* Begin Input rows *
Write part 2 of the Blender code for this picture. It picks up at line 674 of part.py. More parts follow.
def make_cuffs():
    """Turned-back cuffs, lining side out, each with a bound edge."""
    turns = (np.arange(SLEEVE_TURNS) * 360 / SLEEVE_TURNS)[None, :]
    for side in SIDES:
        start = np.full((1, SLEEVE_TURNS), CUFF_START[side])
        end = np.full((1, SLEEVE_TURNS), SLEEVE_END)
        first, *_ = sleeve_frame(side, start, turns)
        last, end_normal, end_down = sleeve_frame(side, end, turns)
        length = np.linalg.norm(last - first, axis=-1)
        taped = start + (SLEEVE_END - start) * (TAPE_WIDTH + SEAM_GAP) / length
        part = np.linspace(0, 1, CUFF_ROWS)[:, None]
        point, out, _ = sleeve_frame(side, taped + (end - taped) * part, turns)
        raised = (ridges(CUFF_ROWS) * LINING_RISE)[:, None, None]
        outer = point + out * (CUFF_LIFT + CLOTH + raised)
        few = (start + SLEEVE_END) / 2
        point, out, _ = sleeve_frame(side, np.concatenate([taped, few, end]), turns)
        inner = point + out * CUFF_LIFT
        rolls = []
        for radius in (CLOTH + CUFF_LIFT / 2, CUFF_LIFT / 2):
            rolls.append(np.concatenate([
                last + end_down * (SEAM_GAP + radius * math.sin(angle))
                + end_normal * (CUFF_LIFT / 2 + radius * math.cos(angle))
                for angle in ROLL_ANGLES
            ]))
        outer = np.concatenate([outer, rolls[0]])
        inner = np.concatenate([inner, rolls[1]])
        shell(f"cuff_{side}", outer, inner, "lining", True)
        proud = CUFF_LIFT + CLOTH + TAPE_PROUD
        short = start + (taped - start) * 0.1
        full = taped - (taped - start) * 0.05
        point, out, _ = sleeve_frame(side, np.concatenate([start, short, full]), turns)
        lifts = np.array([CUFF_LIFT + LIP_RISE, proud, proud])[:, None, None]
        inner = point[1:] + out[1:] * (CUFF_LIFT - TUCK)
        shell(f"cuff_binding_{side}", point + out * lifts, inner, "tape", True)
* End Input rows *
* Begin Input rows *
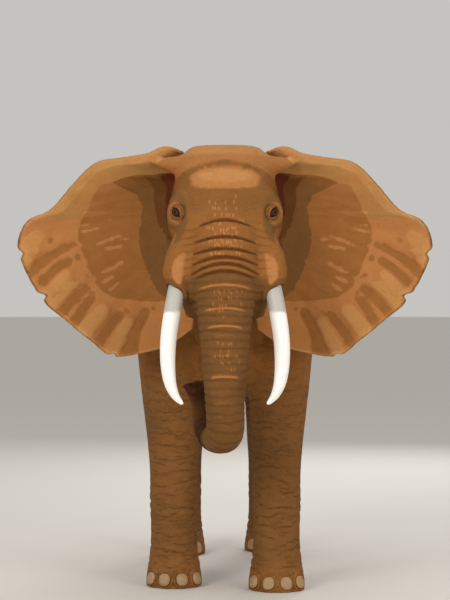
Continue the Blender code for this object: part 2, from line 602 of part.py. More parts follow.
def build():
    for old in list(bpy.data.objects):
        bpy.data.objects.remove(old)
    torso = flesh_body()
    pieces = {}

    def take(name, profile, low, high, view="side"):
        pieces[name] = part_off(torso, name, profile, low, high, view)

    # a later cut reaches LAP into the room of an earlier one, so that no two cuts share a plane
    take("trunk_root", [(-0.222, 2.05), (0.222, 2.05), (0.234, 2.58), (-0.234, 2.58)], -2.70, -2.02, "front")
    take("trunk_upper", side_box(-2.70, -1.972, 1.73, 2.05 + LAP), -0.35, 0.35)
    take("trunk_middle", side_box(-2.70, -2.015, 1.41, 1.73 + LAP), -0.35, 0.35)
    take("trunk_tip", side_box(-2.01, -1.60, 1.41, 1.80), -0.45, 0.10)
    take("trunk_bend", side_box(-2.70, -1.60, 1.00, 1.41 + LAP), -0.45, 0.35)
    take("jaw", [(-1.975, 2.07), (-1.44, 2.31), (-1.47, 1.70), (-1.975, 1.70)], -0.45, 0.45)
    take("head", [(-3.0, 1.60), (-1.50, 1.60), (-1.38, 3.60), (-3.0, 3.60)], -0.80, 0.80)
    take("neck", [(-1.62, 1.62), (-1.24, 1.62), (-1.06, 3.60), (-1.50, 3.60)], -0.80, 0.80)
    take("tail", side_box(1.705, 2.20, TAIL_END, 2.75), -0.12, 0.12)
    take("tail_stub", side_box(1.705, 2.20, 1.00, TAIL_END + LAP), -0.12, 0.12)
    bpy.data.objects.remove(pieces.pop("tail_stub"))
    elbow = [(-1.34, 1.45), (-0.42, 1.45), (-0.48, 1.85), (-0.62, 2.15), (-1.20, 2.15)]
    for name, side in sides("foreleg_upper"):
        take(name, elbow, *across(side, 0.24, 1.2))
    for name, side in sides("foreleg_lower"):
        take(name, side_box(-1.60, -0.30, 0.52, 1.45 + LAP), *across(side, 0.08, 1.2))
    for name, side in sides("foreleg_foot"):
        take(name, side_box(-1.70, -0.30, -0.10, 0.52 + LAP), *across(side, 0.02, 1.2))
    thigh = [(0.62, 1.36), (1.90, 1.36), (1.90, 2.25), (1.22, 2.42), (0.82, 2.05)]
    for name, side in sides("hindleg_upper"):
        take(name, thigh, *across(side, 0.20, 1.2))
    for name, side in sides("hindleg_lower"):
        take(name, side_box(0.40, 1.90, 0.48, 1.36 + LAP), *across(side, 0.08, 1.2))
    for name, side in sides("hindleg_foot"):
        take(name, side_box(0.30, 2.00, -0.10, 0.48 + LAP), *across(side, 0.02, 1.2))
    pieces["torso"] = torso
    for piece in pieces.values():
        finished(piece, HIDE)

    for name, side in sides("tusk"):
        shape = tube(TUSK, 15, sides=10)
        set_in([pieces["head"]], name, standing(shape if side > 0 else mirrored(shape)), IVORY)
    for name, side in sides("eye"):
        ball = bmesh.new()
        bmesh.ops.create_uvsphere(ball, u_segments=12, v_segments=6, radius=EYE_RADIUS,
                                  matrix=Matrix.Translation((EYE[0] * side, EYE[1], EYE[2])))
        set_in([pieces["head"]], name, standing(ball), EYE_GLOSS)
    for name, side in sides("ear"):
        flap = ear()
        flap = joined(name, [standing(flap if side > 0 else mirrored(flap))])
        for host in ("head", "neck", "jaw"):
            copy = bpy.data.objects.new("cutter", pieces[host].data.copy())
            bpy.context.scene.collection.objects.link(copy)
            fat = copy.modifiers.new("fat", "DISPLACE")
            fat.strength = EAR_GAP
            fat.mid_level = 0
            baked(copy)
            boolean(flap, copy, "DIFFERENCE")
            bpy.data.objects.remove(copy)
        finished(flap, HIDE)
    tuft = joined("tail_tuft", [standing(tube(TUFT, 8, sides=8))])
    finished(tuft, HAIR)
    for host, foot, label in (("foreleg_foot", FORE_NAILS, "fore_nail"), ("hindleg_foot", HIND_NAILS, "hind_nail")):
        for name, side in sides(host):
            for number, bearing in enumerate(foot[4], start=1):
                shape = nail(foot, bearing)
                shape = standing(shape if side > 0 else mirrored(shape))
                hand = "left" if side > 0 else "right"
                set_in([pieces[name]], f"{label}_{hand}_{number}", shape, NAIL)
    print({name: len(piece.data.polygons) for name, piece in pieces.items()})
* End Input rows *
▸ **Aim**
Each line from the line containing "Continue the Blender" through the line containing "pieces[name] = part_off(torso, name, profile, low, high, view)" is to be transcribed exactly, and no other line.

▸ **Solved exercise**
Continue the Blender code for this object: part 2, from line 602 of part.py. More parts follow.
def build():
    for old in list(bpy.data.objects):
        bpy.data.objects.remove(old)
    torso = flesh_body()
    pieces = {}

    def take(name, profile, low, high, view="side"):
        pieces[name] = part_off(torso, name, profile, low, high, view)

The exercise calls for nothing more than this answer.